+++ SUPPLIED MATERIAL +++
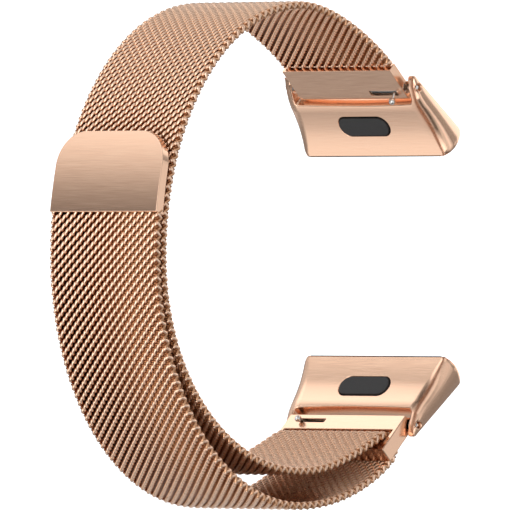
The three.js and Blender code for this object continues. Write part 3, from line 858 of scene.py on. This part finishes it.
# ---------------------------------------------------------------- case connectors
def widths(x):
    """Half-widths of a connector at its wrist-side edge, at mid-height and at its outer face."""
    past = max(0.0, x - SHELL_LENGTH + SHELL_CORNER)
    round_off = SHELL_CORNER_SHARE * (SHELL_CORNER - math.sqrt(max(0.0, SHELL_CORNER**2 - past**2)))
    wrist = curve_through(PANEL_X, PANEL_HALF, np.maximum(x, PANEL_X[0]))
    share = (x - EAR_TIP) / (SHELL_LENGTH - EAR_TIP)
    middle = MIDDLE_HALF[0] + (MIDDLE_HALF[1] - MIDDLE_HALF[0]) * share
    outer = OUTER_HALF[0] + (OUTER_HALF[1] - OUTER_HALF[0]) * share
    return wrist - round_off, middle - round_off, outer - round_off


def side_profile(wrist, middle, outer):
    """One side from the wrist face to the outer face: shares of the height, and half-widths there."""
    turn = np.linspace(0, math.pi / 2, 10)
    rest = np.linspace(0, 1, 7)[1:]
    share = np.concatenate([SIDE_PEAK * (1 - np.cos(turn)), SIDE_PEAK + (1 - SIDE_PEAK) * rest])
    half = np.concatenate([wrist + (middle - wrist) * np.sin(turn), middle - (middle - outer) * rest**2])
    return share, half


def shell_heights(x):
    """Heights of a connector's wrist-side and outer faces."""
    low = curve_through(*EAR_CURVE, x) if x < NOTCH_DEPTH else curve_through(PANEL_X, PANEL_Z, x)
    high = OUTER_RISE[0] + (OUTER_RISE[1] - OUTER_RISE[0]) * (x - EAR_TIP) / (SHELL_LENGTH - EAR_TIP)
    short = max(0.0, EAR_TIP + EAR_ROUND - x)
    return float(low), high - EAR_ROUND + math.sqrt(EAR_ROUND**2 - short**2)


def connector_hull():
    """The connector's outside, as sections along it."""
    tip = EAR_TIP + EAR_ROUND * (1 - np.cos(np.linspace(0, math.pi / 2, 7)))
    ear = np.linspace(*EAR_SECTIONS, 8)
    panel = np.linspace(PANEL_SECTIONS_FROM, SHELL_LENGTH - SHELL_CORNER, 14)
    case_end = SHELL_LENGTH - SHELL_CORNER * (1 - np.sin(np.linspace(0, math.pi / 2, 8)[1:]))
    bm = bmesh.new()
    sections = []
    for x in (*tip, *ear, *panel, *case_end):
        low, high = shell_heights(x)
        share, half = side_profile(*widths(x))
        heights = low + (high - low) * share
        ring = [(x, y, z) for y, z in zip(half, heights)]
        ring += [(x, -y, z) for y, z in zip(half[::-1], heights[::-1])]
        sections.append([bm.verts.new(p) for p in ring])
    for one, two in zip(sections, sections[1:]):
        for i in range(len(one)):
            j = (i + 1) % len(one)
            bm.faces.new([one[i], one[j], two[j], two[i]])
    bm.faces.new(sections[0][::-1])
    bm.faces.new(sections[-1])
    return solid(bm)


def notch_outline():
    corner = NOTCH_CORNER
    bow = [(NOTCH_DEPTH + NOTCH_BOW * (1 - (y / NOTCH_HALF) ** 2), y)
           for y in np.linspace(-NOTCH_HALF + corner, NOTCH_HALF - corner, 25)]
    depth = bow[0][0]
    return [
        (-4, -NOTCH_HALF),
        *arc_points((depth - corner, -NOTCH_HALF + corner), corner, -90, 0, 8)[:-1],
        *bow,
        *arc_points((depth - corner, NOTCH_HALF - corner), corner, 0, 90, 8)[1:],
        (-4, NOTCH_HALF),
    ]


BUTTON_TILT = Matrix.Rotation(BUTTON_SLOPE, 4, "Y")
BUTTON_PLACE = Matrix.Translation((BUTTON_CENTRE[0], 0, BUTTON_CENTRE[1])) @ BUTTON_TILT


def pill(length, width, top, bottom):
    """A block with round ends along Y, between two depths measured inward from the panel's face."""
    straight = (length - width) / 2
    one = arc_points((0, straight), width / 2, 0, 180, 28)
    other = arc_points((0, -straight), width / 2, 180, 360, 28)
    return moved(swept([*one, *other], top, bottom, "Z"), BUTTON_PLACE)


def connector_shell():
    shell = without(connector_hull(), swept(notch_outline(), -6, 4, "Z"))
    inside = [(x, z + SHELL_WALL) for x, z in zip(PANEL_X[1:], PANEL_Z[1:])]
    rise = (OUTER_RISE[1] - OUTER_RISE[0]) / (SHELL_LENGTH - EAR_TIP)
    roof = [OUTER_RISE[0] + rise * (x - EAR_TIP) - SHELL_WALL for x in (SHELL_LENGTH + 1, CAVITY_START)]
    cavity = [(CAVITY_START, inside[0][1]), *inside, (SHELL_LENGTH + 1, inside[-1][1]),
              (SHELL_LENGTH + 1, roof[0]), (CAVITY_START, roof[1])]
    hole = rod(EAR_HOLE, -16, 16)
    opening = pill(BUTTON_SIZE[0] + 2 * BUTTON_GAP, BUTTON_SIZE[1] + 2 * BUTTON_GAP, -1,
                   SHELL_WALL + FLANGE_DEPTH[1])
    without(shell, swept(cavity, -CAVITY_WIDTH / 2, CAVITY_WIDTH / 2), hole, opening)
    return rounded(shell, EDGE_WIDTH["shell"])


def release_button():
    cap = pill(*BUTTON_SIZE, -BUTTON_PROUD, SHELL_WALL + CAP_OVERLAP)
    length, width = (size + extra for size, extra in zip(BUTTON_SIZE, FLANGE_EXTRA))
    flange = pill(length, width, SHELL_WALL + FLANGE_DEPTH[0], SHELL_WALL + FLANGE_DEPTH[1])
    return rounded(joined(cap, flange), EDGE_WIDTH["button"], 4)


for end, place in ENDS.items():
    body = f"{end}_connector"
    shown(f"{end}_shell_part", connector_shell(), place, ROSE_SATIN, body, "rose_metal",
          f"{end}_connector_shell")
    shown(f"{end}_button_part", release_button(), place, BUTTON_DARK, f"{end}_button", "release_button",
          f"{end}_release_button")
    fitted(f"{end}_case_plug", place, STEEL, body, "steel", EDGE_WIDTH["case_plug"])
    fitted(f"{end}_latch", place, STEEL, f"{end}_latch_arm", "steel", EDGE_WIDTH["latch"])
    leaf = fitted(f"{end}_latch_spring", place, SPRING_STEEL, body, "spring_steel",
                  EDGE_WIDTH["latch_spring"])
    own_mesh(leaf)


# ---------------------------------------------------------------- studio, in metres
CAMERA_AZIMUTH = math.radians(43.7)
CAMERA_DISTANCE = 2.0
VIEW_WIDTH = 0.06919
VIEW_CENTRE = (0.00081, 0.00004)  # to the right of and above the origin

FLOOR_DROP = 0.007  # leaves room for the opened free end, which swings down past the loop
FLOOR_GLOW = 0.45
FLOOR_NEAR = -6.0
FLOOR_HALF_WIDTH = 6.0
BACKDROP_AT = 3.0
BACKDROP_RADIUS = 1.5
BACKDROP_TOP = 5.0
BACKDROP_STEPS = 24

SKY_BASE = 0.3  # light from everywhere
SKY_LEAST = 0.05
SKY = [
    # direction, cosines of the full and the zero edge, strength
    ((-0.05, 0.69, 0.73), 0.985, 0.955, 1.0),
    ((-0.1, 0.72, 0.68), 0.93, 0.7, 0.38),
    ((-0.72, 0.5, 0.5), 0.99, 0.945, 1.33),
    ((-0.7, 0.7, -0.12), 0.98, 0.88, -0.11),
    ((-0.7, 0.5, -0.75), 0.95, 0.76, 0.9),
    ((0.45, 0.69, -0.56), 0.95, 0.885, 0.4),
    ((-0.97, -0.1, -0.2), 0.95, 0.81, 2.3),
    ((-0.72, -0.69, 0), 0.9, 0.55, 0.5),
    ((-0.8, -0.2, -0.6), 0.98, 0.93, -0.8),
    ((0.42, -0.64, 0.64), 0.97, 0.91, 0.6),
    ((-0.33, 0.5, 0.8), 0.99, 0.975, -1.2),
    ((-0.33, 0.5, -0.8), 0.985, 0.95, -0.5),
    ((-0.55, 0, 0.83), 0.97, 0.9, 0.8),
    ((-0.18, -0.3, -0.93), 0.97, 0.85, -0.2),
    ((0.72, -0.69, 0), 0.993, 0.975, 0.6),
    ((0, -0.95, -0.32), 0.97, 0.85, 0.4),
    ((0.95, 0.05, 0.35), 0.93, 0.8, 1.1),
    ((-0.3, 0.1, 0.95), 0.93, 0.8, -0.12),
    ((0.3, 0, 0.95), 0.97, 0.9, 0.7),
    ((0.3, 0, -0.95), 0.97, 0.9, 0.35),
]


def lobe(tree, direction, inner, outer, strength, base):
    """Adds to a socket a soft patch of sky round a direction, between two cosines."""
    link = tree.links.new
    coords = tree.nodes["sky_direction"].outputs["Generated"]
    dot = tree.nodes.new("ShaderNodeVectorMath")
    dot.operation = "DOT_PRODUCT"
    dot.inputs[1].default_value = Vector(direction).normalized()
    link(coords, dot.inputs[0])
    patch = tree.nodes.new("ShaderNodeMapRange")
    patch.interpolation_type = "SMOOTHERSTEP"
    patch.inputs["From Min"].default_value = outer
    patch.inputs["From Max"].default_value = inner
    patch.inputs["To Max"].default_value = strength
    link(dot.outputs["Value"], patch.inputs["Value"])
    total = tree.nodes.new("ShaderNodeMath")
    link(base, total.inputs[0])
    link(patch.outputs["Result"], total.inputs[1])
    return total.outputs[0]


def studio_world():
    world = bpy.data.worlds.new("studio")
    bpy.context.scene.world = world
    world.use_nodes = True
    tree = world.node_tree
    link = tree.links.new
    coords = tree.nodes.new("ShaderNodeTexCoord")
    coords.name = "sky_direction"
    base = tree.nodes.new("ShaderNodeValue")
    base.outputs[0].default_value = SKY_BASE
    light = base.outputs[0]
    for direction, inner, outer, strength in SKY:
        light = lobe(tree, direction, inner, outer, strength, light)
    lit = tree.nodes.new("ShaderNodeMath")
    lit.operation = "MAXIMUM"
    lit.inputs[1].default_value = SKY_LEAST
    link(light, lit.inputs[0])
    path = tree.nodes.new("ShaderNodeLightPath")
    seen = tree.nodes.new("ShaderNodeMix")
    link(path.outputs["Is Camera Ray"], seen.inputs["Factor"])
    link(lit.outputs[0], seen.inputs["A"])
    seen.inputs["B"].default_value = 1.0
    background = tree.nodes["Background"]
    link(seen.outputs["Result"], background.inputs["Strength"])
    background.inputs["Color"].default_value = (1, 1, 1, 1)


def stage():
    """A pale floor that curves up into a backdrop."""
    level = cad_box[0][2] - FLOOR_DROP
    bend = np.linspace(0, math.pi / 2, BACKDROP_STEPS + 1)
    curve = [(BACKDROP_AT + BACKDROP_RADIUS * math.sin(a), BACKDROP_RADIUS * (1 - math.cos(a))) for a in bend]
    profile = [(FLOOR_NEAR, 0.0), *curve, (BACKDROP_AT + BACKDROP_RADIUS, BACKDROP_TOP)]
    view = Vector((math.cos(CAMERA_AZIMUTH), math.sin(CAMERA_AZIMUTH), 0))
    side = Vector((view.y, -view.x, 0))
    vertices = []
    for along, rise in profile:
        for across in (-FLOOR_HALF_WIDTH, FLOOR_HALF_WIDTH):
            place = view * along + side * across + Vector((0, 0, level + rise))
            vertices.append(tuple(place / MM))
    faces = []
    for i in range(len(profile) - 1):
        faces.append((2 * i, 2 * i + 1, 2 * i + 3, 2 * i + 2))
    material, _, shader = shader_tree("stage_white")
    shader.inputs["Base Color"].default_value = (0.95, 0.95, 0.95, 1)
    shader.inputs["Roughness"].default_value = 0.9
    shader.inputs["Emission Color"].default_value = (1, 1, 1, 1)
    shader.inputs["Emission Strength"].default_value = FLOOR_GLOW
    floor = piece("floor", vertices, faces, material)
    floor.visible_glossy = False


def camera():
    data = bpy.data.cameras.new("camera")
    data.sensor_width = 36
    data.lens = data.sensor_width * CAMERA_DISTANCE / VIEW_WIDTH
    data.clip_start = 0.1
    data.clip_end = 20
    obj = bpy.data.objects.new("camera", data)
    bpy.context.scene.collection.objects.link(obj)
    toward_camera = Vector((-math.cos(CAMERA_AZIMUTH), -math.sin(CAMERA_AZIMUTH), 0))
    right = Vector((math.sin(CAMERA_AZIMUTH), -math.cos(CAMERA_AZIMUTH), 0))
    centre = right * VIEW_CENTRE[0] + Vector((0, 0, VIEW_CENTRE[1]))
    obj.location = centre + toward_camera * CAMERA_DISTANCE
    obj.rotation_euler = toward_camera.to_track_quat("Z", "Y").to_euler()
    bpy.context.scene.camera = obj


studio_world()
stage()
camera()
bpy.context.scene.view_settings.view_transform = "Standard"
+++
THE REQUEST
With the first line being the one containing "own_mesh(leaf)" and the last line the one containing "VIEW_CENTRE = (0.00081, 0.00004)", transcribe exactly the lines above that fall in that range.

ANSWER TO THIS PROBLEM
    own_mesh(leaf)


# ---------------------------------------------------------------- studio, in metres
CAMERA_AZIMUTH = math.radians(43.7)
CAMERA_DISTANCE = 2.0
VIEW_WIDTH = 0.06919
VIEW_CENTRE = (0.00081, 0.00004)  # to the right of and above the origin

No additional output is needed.